The alternative to a deal—an eventual Greek default and exit from the euro zone—could hit European and global economies, but Greece would be by far the most damaged, as depositors raided their bank accounts and capital fled the country. For much of the rest of the EU, debt forgiveness could be equally damaging, undermining future efforts to manage European finances while providing a precedent for other countries to default on their obligations. In such countries as Spain and Ireland, agreeing to help Greece could undermine support for centrist governments.

“They would be empowering their own opposition parties,” said Justin Knight, a strategist at UBS in London. “It’s another bit of contagion.”

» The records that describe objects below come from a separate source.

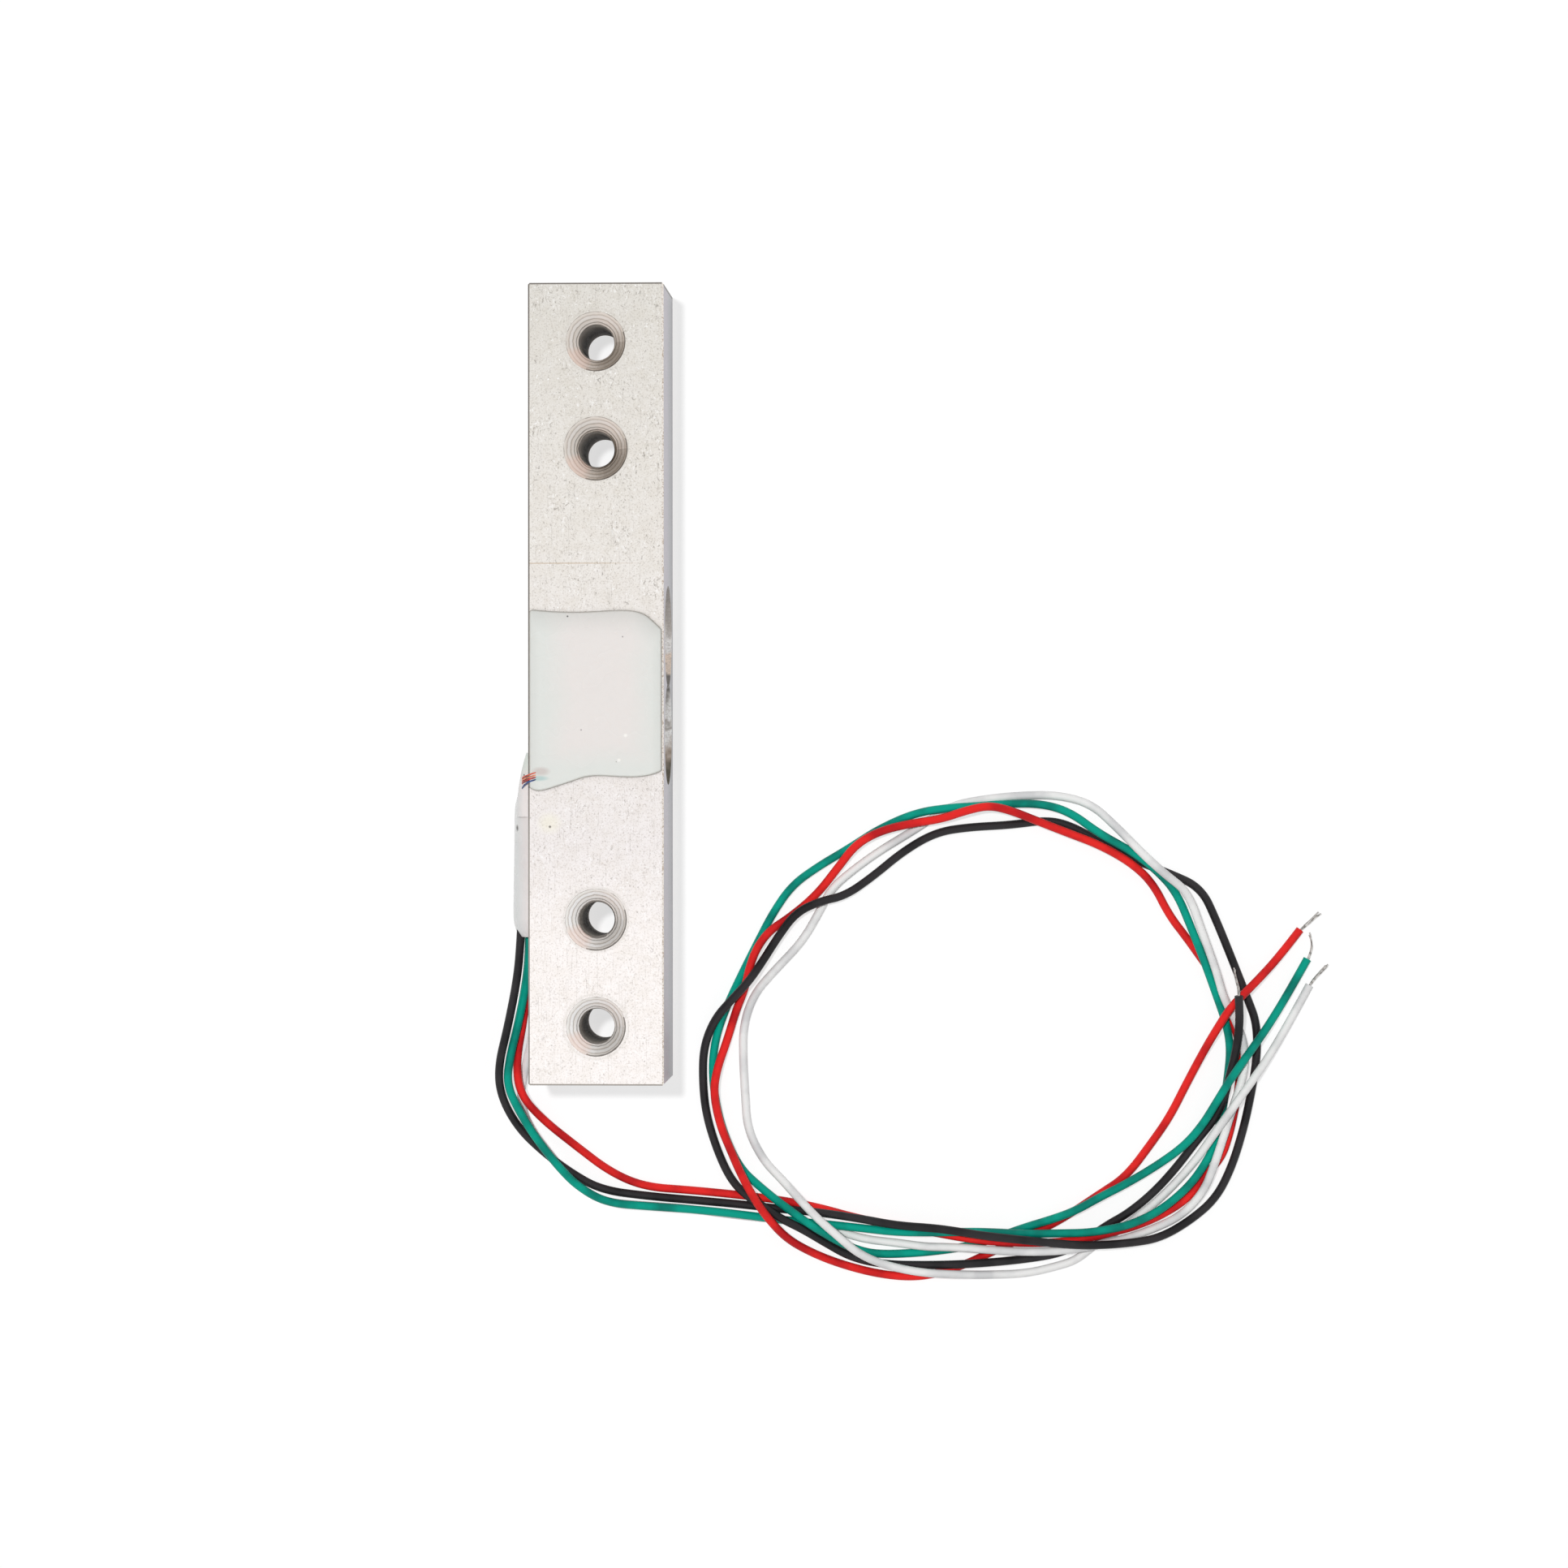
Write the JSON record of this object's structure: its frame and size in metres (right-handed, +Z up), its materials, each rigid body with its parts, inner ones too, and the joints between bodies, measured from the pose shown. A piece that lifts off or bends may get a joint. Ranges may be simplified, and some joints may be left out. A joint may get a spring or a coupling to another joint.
{
  "type": "strain gauge load cell",
  "caption": "Small single-point load cell: aluminium beam with a binocular hollow, gauges under silicone on its thin webs, threaded holes at both ends and four free leads",
  "frame": {"origin": "middle of the two threaded holes at the fixed end, on the lower, mounting face", "axes": "+Y along the beam to the load end; +Z up, from the mounting face to the load face; +X away from the side that carries the silicone bead and the leads"},
  "size_m": [0.0798, 0.0945, 0.0137],
  "materials": {
    "aluminium": "drawn bar, milled, bare",
    "silicone": "glossy cured silicone sealant, pale grey",
    "carrier_film": "polyimide film",
    "foil": "etched constantan foil",
    "enamelled_wire": "enamelled copper wire",
    "solder": "tin solder",
    "insulation_black": "soft PVC",
    "insulation_green": "soft PVC",
    "insulation_red": "soft PVC",
    "insulation_white": "soft PVC",
    "tinned_copper": "tinned stranded copper"
  },
  "bodies": {
    "root": {"beam": "aluminium", "coating_bottom": "silicone", "coating_top": "silicone", "gauge_film_bottom_fixed": "carrier_film", "gauge_film_bottom_load": "carrier_film", "gauge_film_top_fixed": "carrier_film", "gauge_film_top_load": "carrier_film", "gauge_foil_bottom_fixed": "foil", "gauge_foil_bottom_load": "foil", "gauge_foil_top_fixed": "foil", "gauge_foil_top_load": "foil", "lead_black": "insulation_black", "lead_green": "insulation_green", "lead_red": "insulation_red", "lead_white": "insulation_white", "side_bead": "silicone", "solder_black": "solder", "solder_green": "solder", "solder_red": "solder", "solder_white": "solder", "strand_black": "tinned_copper", "strand_green": "tinned_copper", "strand_red": "tinned_copper", "strand_white": "tinned_copper", "wire_bottom_fixed_left": "enamelled_wire", "wire_bottom_fixed_right": "enamelled_wire", "wire_bottom_load_left": "enamelled_wire", "wire_bottom_load_right": "enamelled_wire", "wire_top_fixed_left": "enamelled_wire", "wire_top_fixed_right": "enamelled_wire", "wire_top_load_left": "enamelled_wire", "wire_top_load_right": "enamelled_wire"}
  },
  "joints": []
}
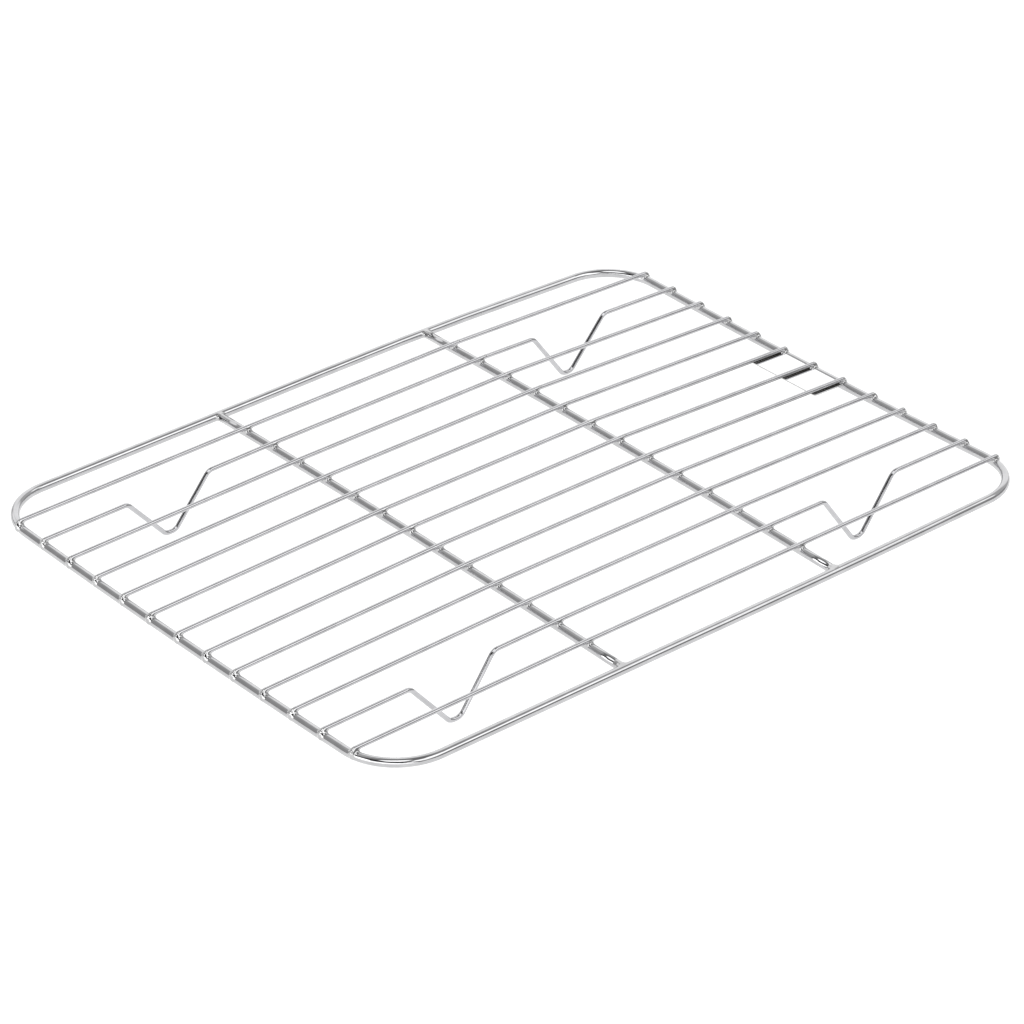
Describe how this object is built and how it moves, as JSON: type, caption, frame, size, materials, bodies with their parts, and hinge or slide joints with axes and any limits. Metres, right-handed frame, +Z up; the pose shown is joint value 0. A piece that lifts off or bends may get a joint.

Greek public-sector wages rose by some 60 percent in real terms between 2000 and 2008. At least a portion of Greece’s economic devastation can be considered a correction.

“Partly, it reflects the deflation of a bubble that was built up by excessive spending,” said Fratzscher. 

Yet Tsipras has been quite clear about his desire to roll back many of the measures carried out at the request of Greece’s creditors. He has pledged to boost public spending, raise the minimum wage, and roll back changes to the country’s labor regulations.

Bulgaria went through its own debt crisis in the 1990s, losing roughly a third of its GDP, and has only recently finished paying back the money it borrowed during socialist times.

“There is a clear understanding that Greece has not done enough to request more help from its partners in Europe,” said Stefanov. Like Bulgaria, Greece is a net beneficiary of the EU, receiving far more than it sends to Brussels, in agricultural subsidies and funds the union allocates to its poorer states. From 2014 to 2020, it is slated to receive more than EUR 17 billion from the EU.

“Greece has been receiving EU funding since 1982. I mean, come on, it’s been quite lavish funding," Stefanov said. "Is this not a Marshall Plan?”